Requirement: Give the data a second time, exactly and in full.

Input:
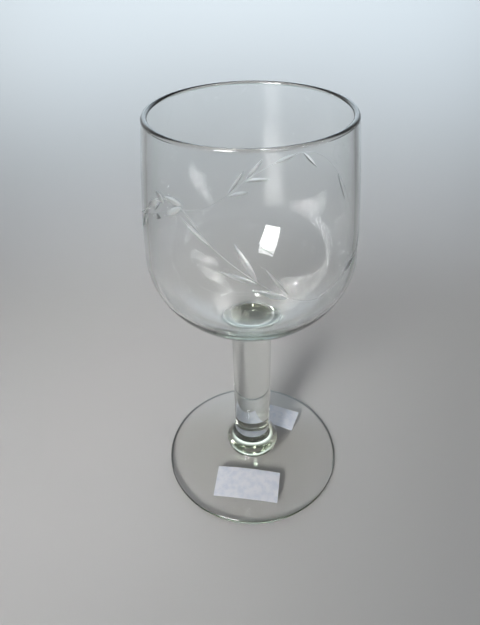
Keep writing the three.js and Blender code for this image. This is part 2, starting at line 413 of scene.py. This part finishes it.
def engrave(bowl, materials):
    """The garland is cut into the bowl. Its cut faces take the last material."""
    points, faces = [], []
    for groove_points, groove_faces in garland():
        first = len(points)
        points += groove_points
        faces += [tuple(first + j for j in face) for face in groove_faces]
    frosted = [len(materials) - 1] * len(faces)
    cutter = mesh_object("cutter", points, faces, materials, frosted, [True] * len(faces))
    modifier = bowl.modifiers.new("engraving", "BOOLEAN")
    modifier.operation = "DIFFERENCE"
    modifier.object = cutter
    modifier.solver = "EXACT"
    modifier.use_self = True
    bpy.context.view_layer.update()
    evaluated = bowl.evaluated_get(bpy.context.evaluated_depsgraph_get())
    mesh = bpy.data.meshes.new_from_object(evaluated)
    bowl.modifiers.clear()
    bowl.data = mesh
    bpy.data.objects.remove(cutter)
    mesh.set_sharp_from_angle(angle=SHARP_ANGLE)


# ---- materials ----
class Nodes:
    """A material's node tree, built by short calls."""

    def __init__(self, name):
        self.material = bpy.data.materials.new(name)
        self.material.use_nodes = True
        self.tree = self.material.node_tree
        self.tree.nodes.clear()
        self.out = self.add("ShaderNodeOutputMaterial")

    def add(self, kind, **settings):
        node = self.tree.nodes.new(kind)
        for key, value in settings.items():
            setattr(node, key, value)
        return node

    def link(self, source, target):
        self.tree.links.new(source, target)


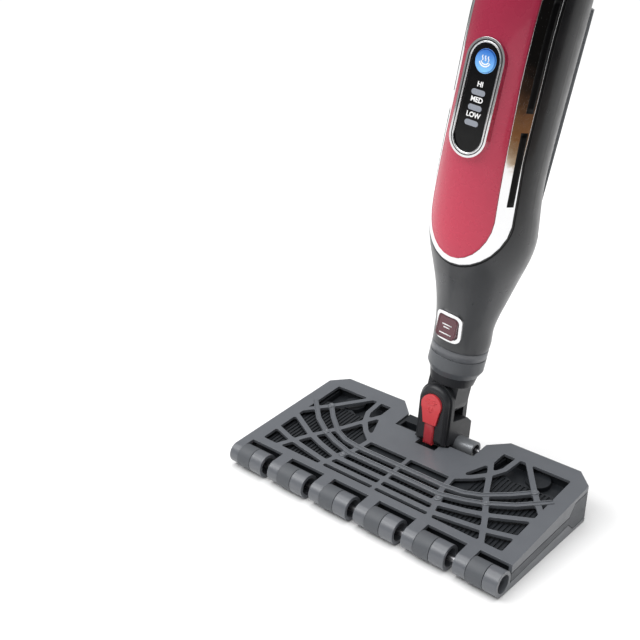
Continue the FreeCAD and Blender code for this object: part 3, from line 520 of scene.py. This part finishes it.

Task response:
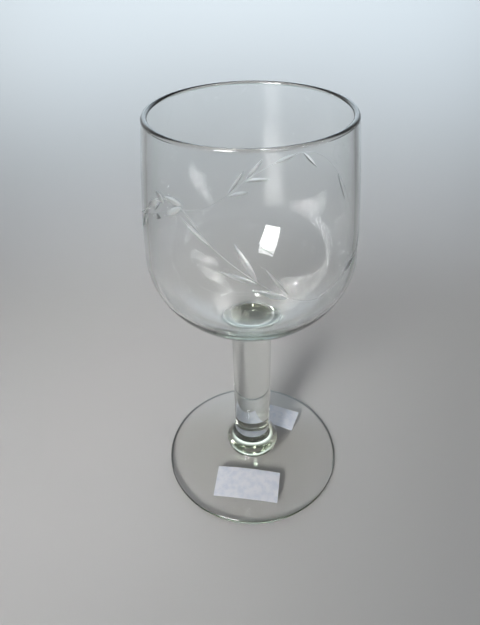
Keep writing the three.js and Blender code for this image. This is part 2, starting at line 413 of scene.py. This part finishes it.
def engrave(bowl, materials):
    """The garland is cut into the bowl. Its cut faces take the last material."""
    points, faces = [], []
    for groove_points, groove_faces in garland():
        first = len(points)
        points += groove_points
        faces += [tuple(first + j for j in face) for face in groove_faces]
    frosted = [len(materials) - 1] * len(faces)
    cutter = mesh_object("cutter", points, faces, materials, frosted, [True] * len(faces))
    modifier = bowl.modifiers.new("engraving", "BOOLEAN")
    modifier.operation = "DIFFERENCE"
    modifier.object = cutter
    modifier.solver = "EXACT"
    modifier.use_self = True
    bpy.context.view_layer.update()
    evaluated = bowl.evaluated_get(bpy.context.evaluated_depsgraph_get())
    mesh = bpy.data.meshes.new_from_object(evaluated)
    bowl.modifiers.clear()
    bowl.data = mesh
    bpy.data.objects.remove(cutter)
    mesh.set_sharp_from_angle(angle=SHARP_ANGLE)


# ---- materials ----
class Nodes:
    """A material's node tree, built by short calls."""

    def __init__(self, name):
        self.material = bpy.data.materials.new(name)
        self.material.use_nodes = True
        self.tree = self.material.node_tree
        self.tree.nodes.clear()
        self.out = self.add("ShaderNodeOutputMaterial")

    def add(self, kind, **settings):
        node = self.tree.nodes.new(kind)
        for key, value in settings.items():
            setattr(node, key, value)
        return node

    def link(self, source, target):
        self.tree.links.new(source, target)


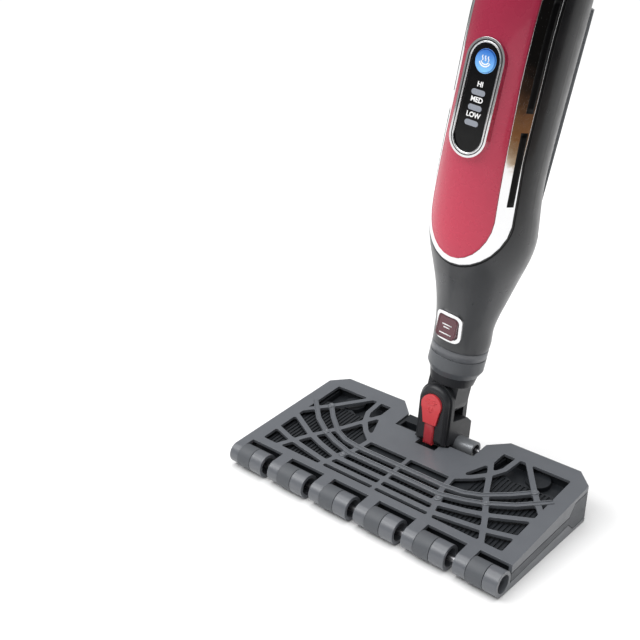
Continue the FreeCAD and Blender code for this object: part 3, from line 520 of scene.py. This part finishes it.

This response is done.